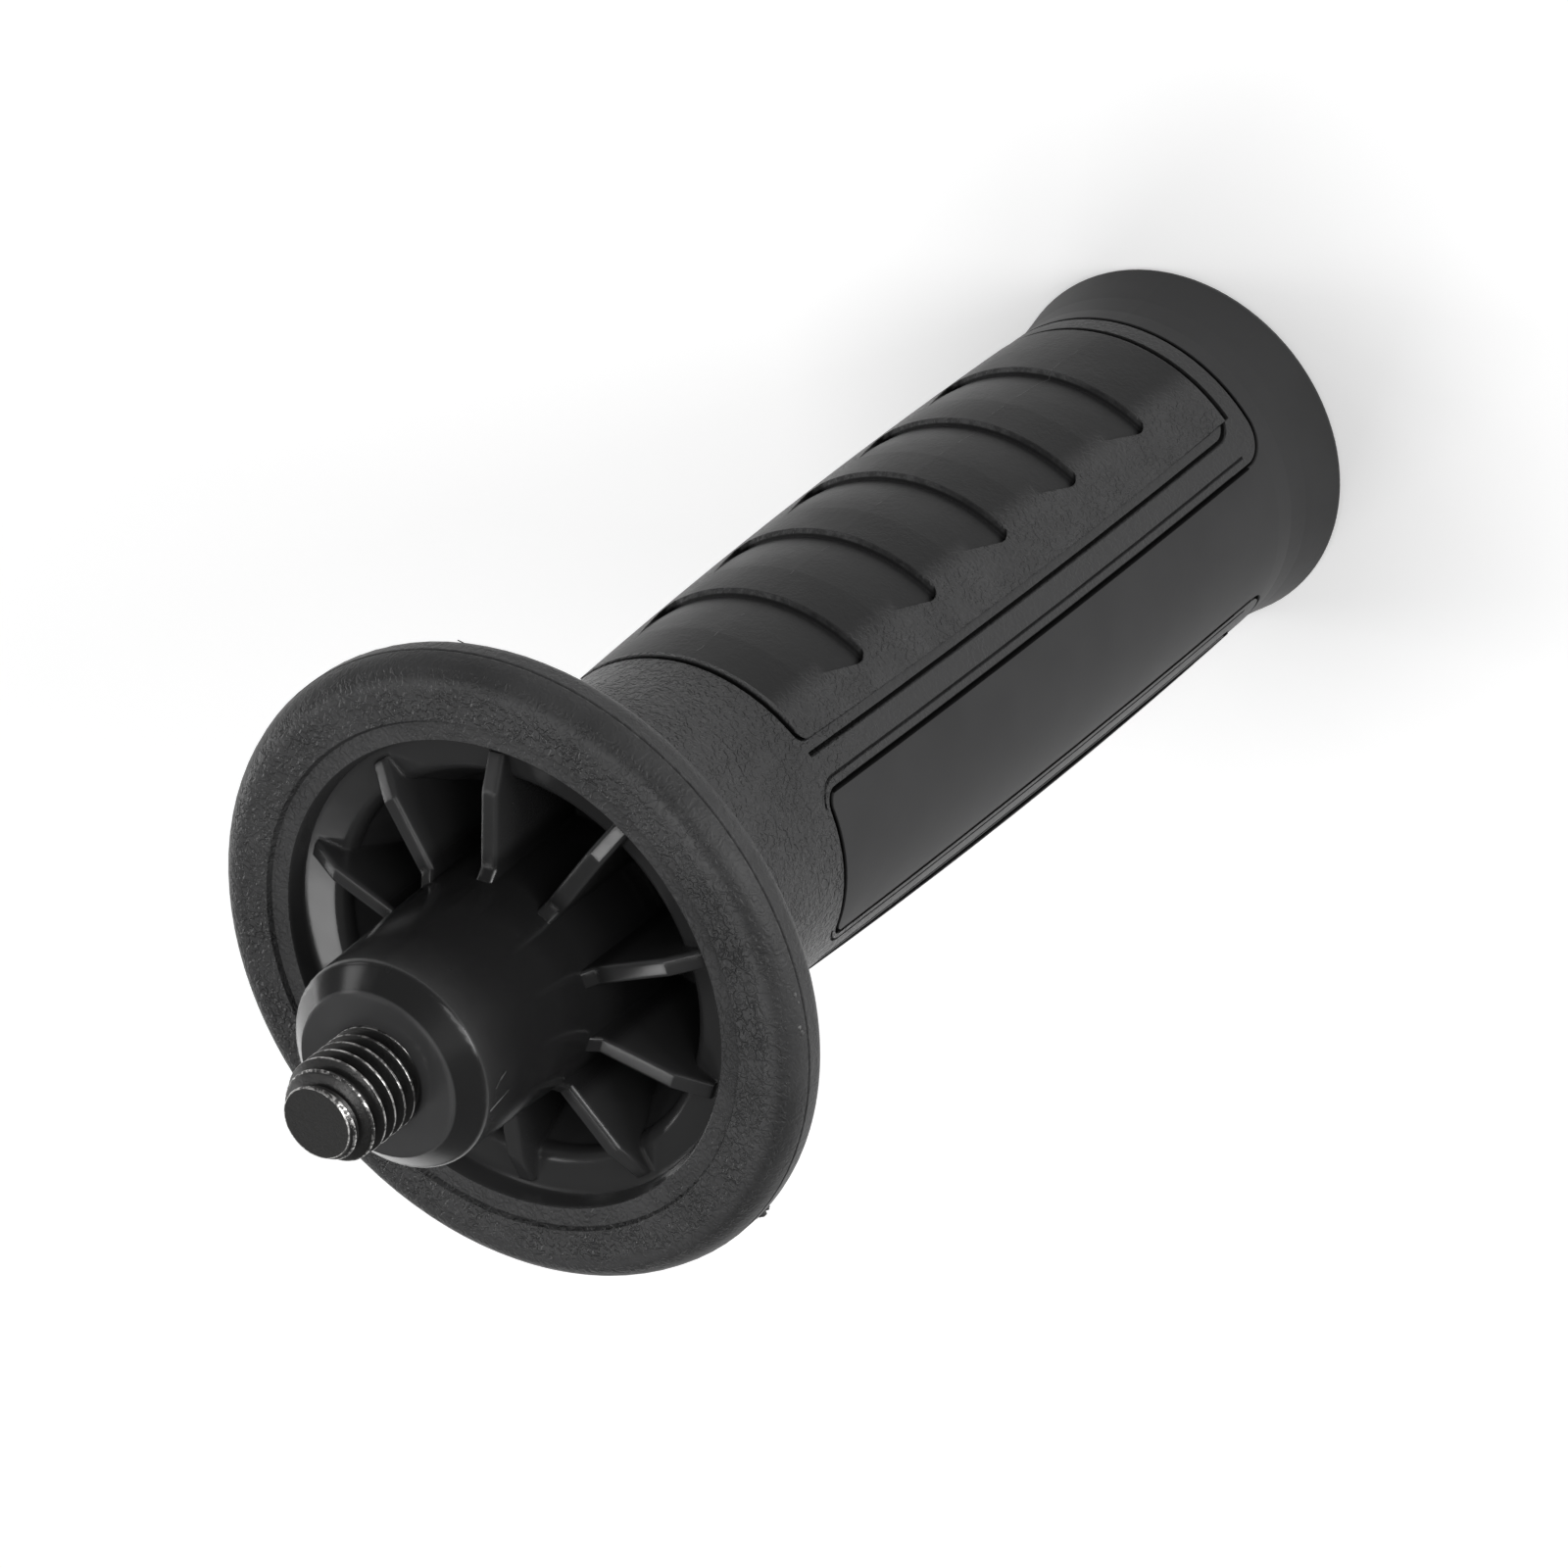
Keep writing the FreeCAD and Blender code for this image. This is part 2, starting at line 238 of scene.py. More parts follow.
# materials
bodyLook = {
    "colour": (0.0300, 0.0300, 0.0305, 1),
    "dusty": (0.0400, 0.0400, 0.0406, 1),
    "gripColour": (0.0330, 0.0330, 0.0335, 1),
    # painted light on the faces turned to the machine
    "paintedFrontLightColour": (0.0620, 0.0620, 0.0629, 1),
    "glossColour": (0.0115, 0.0115, 0.0117, 1),
    # painted light: paler copies of the glossy black for the pocket and the seat face
    "pocketLitColour": (0.0280, 0.0280, 0.0284, 1),
    "seatLitColour": (0.0480, 0.0480, 0.0487, 1),
    # painted shade in the grooves and along the pads' and strips' edges
    "paintedGrooveShade": (0.0010, 0.0010, 0.0010, 1),
    "seamColour": (0.09, 0.09, 0.09, 1),
    "seamShare": 0.6,
    "grainSize": 0.62 * mm,
    "grainDepth": 0.19 * mm,
    # the grain's depth in each place, against grainDepth
    "gripGrain": 0.3,
    "bandGrain": 0.4,
    "frontGrain": 0.65,
    "flankGrain": 1.9,
    "glossGrain": 0.02,
    "patchSize": 4.0 * mm,
    "patchLow": 0.5,
    "cloudSize": 9.0 * mm,
    "waveLength": 4.0 * mm,
    "waveHeight": 0.15 * mm,
    "edgeRadius": 0.15 * mm,
    "softEdgeRadius": 0.75 * mm,            # on the ribs and the nose
    "grainRoughness": 0.34,
    "smoothRoughness": 0.48,
    "glossRoughness": 0.17,
    "noseRoughness": 0.24,
    "grooveRoughness": 0.95,
    "cloudRoughness": 0.12,
    "waveRoughness": 0.15,
    "coat": 0.4,
    "coatRoughness": 0.18,
    "ior": 1.27,
    # places: heights above the floor, radii from the axis, distances from the middle plane of the grip
    "pocketHeight": 120.0 * mm,
    "pocketRadius": 23.8 * mm,
    "coneHeight": 112.0 * mm,
    "coneRadius": 16.0 * mm,
    "coneSlope": 0.62,
    "hubRadius": 11.2 * mm,
    "hubToPocket": (12.0 * mm, 14.0 * mm),
    "hubToNose": (136.0 * mm, 138.0 * mm),
    "noseToSeat": (143.4 * mm, 143.6 * mm),
    "frontHeight": 121.0 * mm,
    "bandRadius": 30.2 * mm,
    "bandHeight": 123.6 * mm,
    "flankStart": (25.4 * mm, 26.2 * mm),
    "flankEnd": (29.4 * mm, 28.4 * mm),
    "gripFront": 92.0 * mm,
    "gripToNeck": (80.0 * mm, 92.5 * mm),   # where the grain grows deeper
    "neckToGrip": (93.0 * mm, 91.0 * mm),   # where the colour changes
    # the edges below carry painted shade lines, along the pad, round its rear end and along the strips
    "padEdge": 11.93 * mm,
    "padLine": (0.13 * mm, 0.065 * mm),
    "padLineShare": 0.7,
    "padEnd": 14.14 * mm,
    "padEndLine": (0.2 * mm, 0.1 * mm),
    "stripEdge": 7.62 * mm,
    "stripLine": (0.3 * mm, 0.15 * mm),
    "straightEdges": (18.0 * mm, 89.0 * mm),
    "seamHeights": (90.0 * mm, 121.0 * mm),
    "seamWidth": 0.09 * mm,
    "seamPieces": 2.5 * mm,
    "seamGaps": 0.5,
    "seamRise": 0.05 * mm,
    "flashHeight": 121.9 * mm,
    "flashRadius": 31.3 * mm,
    "flashLine": (0.28 * mm, 0.1 * mm),
    "flashPieces": 0.9 * mm,
    "flashLimits": (0.46, 0.62),
    "paintedFrontLightFacing": (0.85, 0.99),
    "paintedFrontLightLimits": (0.25, 0.75),
    "paintedFrontLightLow": 0.6,
}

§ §

● **WHAT IS EXPECTED**
Return the whole listing exactly, with every line included.

● **CORRECT RESULT**
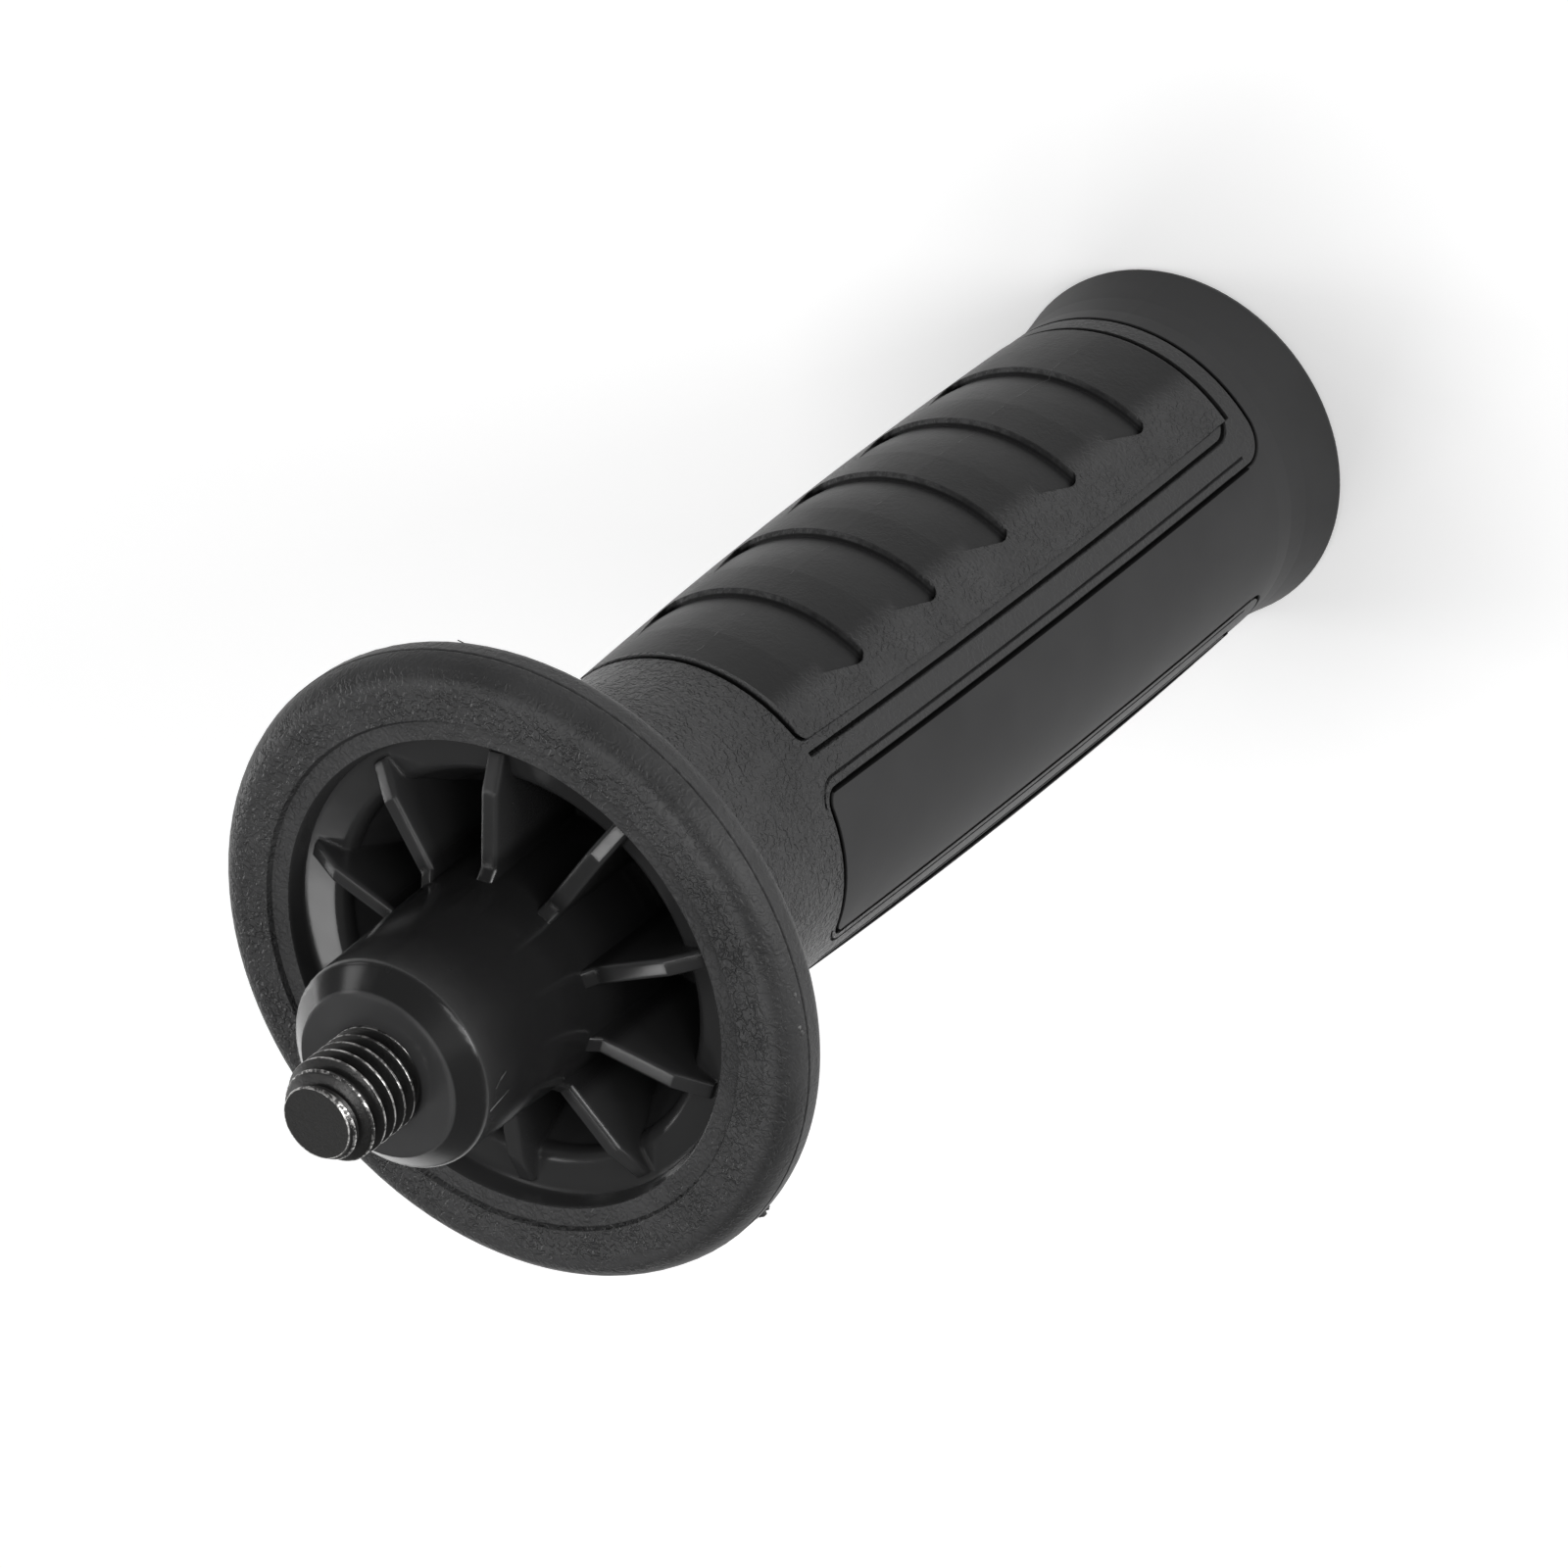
Keep writing the FreeCAD and Blender code for this image. This is part 2, starting at line 238 of scene.py. More parts follow.
# materials
bodyLook = {
    "colour": (0.0300, 0.0300, 0.0305, 1),
    "dusty": (0.0400, 0.0400, 0.0406, 1),
    "gripColour": (0.0330, 0.0330, 0.0335, 1),
    # painted light on the faces turned to the machine
    "paintedFrontLightColour": (0.0620, 0.0620, 0.0629, 1),
    "glossColour": (0.0115, 0.0115, 0.0117, 1),
    # painted light: paler copies of the glossy black for the pocket and the seat face
    "pocketLitColour": (0.0280, 0.0280, 0.0284, 1),
    "seatLitColour": (0.0480, 0.0480, 0.0487, 1),
    # painted shade in the grooves and along the pads' and strips' edges
    "paintedGrooveShade": (0.0010, 0.0010, 0.0010, 1),
    "seamColour": (0.09, 0.09, 0.09, 1),
    "seamShare": 0.6,
    "grainSize": 0.62 * mm,
    "grainDepth": 0.19 * mm,
    # the grain's depth in each place, against grainDepth
    "gripGrain": 0.3,
    "bandGrain": 0.4,
    "frontGrain": 0.65,
    "flankGrain": 1.9,
    "glossGrain": 0.02,
    "patchSize": 4.0 * mm,
    "patchLow": 0.5,
    "cloudSize": 9.0 * mm,
    "waveLength": 4.0 * mm,
    "waveHeight": 0.15 * mm,
    "edgeRadius": 0.15 * mm,
    "softEdgeRadius": 0.75 * mm,            # on the ribs and the nose
    "grainRoughness": 0.34,
    "smoothRoughness": 0.48,
    "glossRoughness": 0.17,
    "noseRoughness": 0.24,
    "grooveRoughness": 0.95,
    "cloudRoughness": 0.12,
    "waveRoughness": 0.15,
    "coat": 0.4,
    "coatRoughness": 0.18,
    "ior": 1.27,
    # places: heights above the floor, radii from the axis, distances from the middle plane of the grip
    "pocketHeight": 120.0 * mm,
    "pocketRadius": 23.8 * mm,
    "coneHeight": 112.0 * mm,
    "coneRadius": 16.0 * mm,
    "coneSlope": 0.62,
    "hubRadius": 11.2 * mm,
    "hubToPocket": (12.0 * mm, 14.0 * mm),
    "hubToNose": (136.0 * mm, 138.0 * mm),
    "noseToSeat": (143.4 * mm, 143.6 * mm),
    "frontHeight": 121.0 * mm,
    "bandRadius": 30.2 * mm,
    "bandHeight": 123.6 * mm,
    "flankStart": (25.4 * mm, 26.2 * mm),
    "flankEnd": (29.4 * mm, 28.4 * mm),
    "gripFront": 92.0 * mm,
    "gripToNeck": (80.0 * mm, 92.5 * mm),   # where the grain grows deeper
    "neckToGrip": (93.0 * mm, 91.0 * mm),   # where the colour changes
    # the edges below carry painted shade lines, along the pad, round its rear end and along the strips
    "padEdge": 11.93 * mm,
    "padLine": (0.13 * mm, 0.065 * mm),
    "padLineShare": 0.7,
    "padEnd": 14.14 * mm,
    "padEndLine": (0.2 * mm, 0.1 * mm),
    "stripEdge": 7.62 * mm,
    "stripLine": (0.3 * mm, 0.15 * mm),
    "straightEdges": (18.0 * mm, 89.0 * mm),
    "seamHeights": (90.0 * mm, 121.0 * mm),
    "seamWidth": 0.09 * mm,
    "seamPieces": 2.5 * mm,
    "seamGaps": 0.5,
    "seamRise": 0.05 * mm,
    "flashHeight": 121.9 * mm,
    "flashRadius": 31.3 * mm,
    "flashLine": (0.28 * mm, 0.1 * mm),
    "flashPieces": 0.9 * mm,
    "flashLimits": (0.46, 0.62),
    "paintedFrontLightFacing": (0.85, 0.99),
    "paintedFrontLightLimits": (0.25, 0.75),
    "paintedFrontLightLow": 0.6,
}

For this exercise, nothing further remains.